Она очень медленно прошла мимо. Он следил, затаив дыхание, пока она не скрылась за входной дверью.
58
Дан и Марк копались в архиве Лала. Основная часть работы была уже выполнена: почти все, даже незаконченные, произведения Лала были опубликованы – переданы в Центральный архив. Но оставалось ещё значительное количество фактического материала, собранного им – разбору его они посвящали немалую часть свободного времени.
– Послушай, – Дан повернулся к Марку, чтобы поделиться интересной находкой, но Марк сидел с закрытыми глазами, вцепившись руками в подлокотники кресла, – лицо его было белым как мел. – Что с тобой?
Марк только слабо застонал. Не медля, Дан уложил его и подкатил кибер-диагност, приготовленный для родов Лейли.
Сердце! Врача Дан вызывать не стал – впрыснул лекарство, дождался, когда щеки Марка начали розоветь. Тогда спросил:
– Как чувствуешь себя?
– Ничего: проходит.
– Давно это у тебя?
– Первый раз, – солгал, впервые в жизни, Марк. Но Дан не успокоился: запросил медицинские записи на него.
– Третий, а не первый! – укоризненно сказал он.
– Такой – первый. Те – были не сильными. Что ты хочешь: возраст.
– Тебе надо лечь в клинику. Сердце очень изношено.
– Подлечусь. Только не в клинике: обойдусь без нее.
– Перегружался ты сильно последнее время.
– Не больше тебя.
– Но у меня организм много моложе твоего.
– Что я могу поделать? Я же не академик. Да и был бы, так теперь не допустил бы, чтобы ради меня зарезали донора. И ты.
– Но пересадка сердца...
– Сердца донора: то же самое. Эти разговоры не для нас с тобой. – Чтобы прекратить спор, он закрыл глаза, и Дан оставил его в покое.
До родов оставалось немного, и Дан не давал ничем заниматься кроме подготовки к ним. Решительно воспротивился её участи даже в обсуждении новой постановки, которую начал готовить Поль: “Радуги” по Ванде Василевской – её подсказала Эя. Рита получила в ней главную роль – партизанки-матери Олены.
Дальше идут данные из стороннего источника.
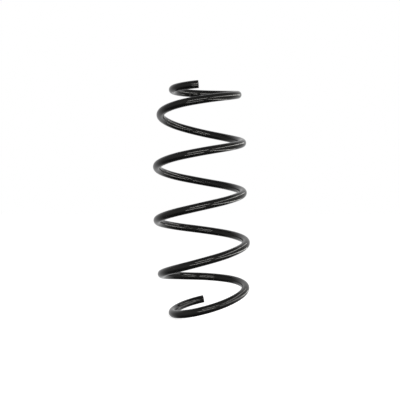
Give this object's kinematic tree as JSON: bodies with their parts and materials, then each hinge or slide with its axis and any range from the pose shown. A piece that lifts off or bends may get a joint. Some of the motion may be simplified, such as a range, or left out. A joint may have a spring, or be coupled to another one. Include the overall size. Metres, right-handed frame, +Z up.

С Даном ничего нельзя было сделать. Эя успокаивала её обычным “Он и со мной был таким”, но подобная, незагруженная, жизнь тяготила Лейли. И она нашла выход – да так, что Дан не мог возражать. Сочетала приятное с полезным: регулярно встречалась со знакомыми, приглашая их навестить её дома.
Дана удивило, что все они являлись парами: мужчина и женщина.
– Это те, кто живет вместе, – объяснила ему Лейли. – У меня много таких знакомых.
Он понял её замысел: среди людей, которые раньше других могли стать родителями, эти пары были наиболее вероятными. И он стал помогать Лейли.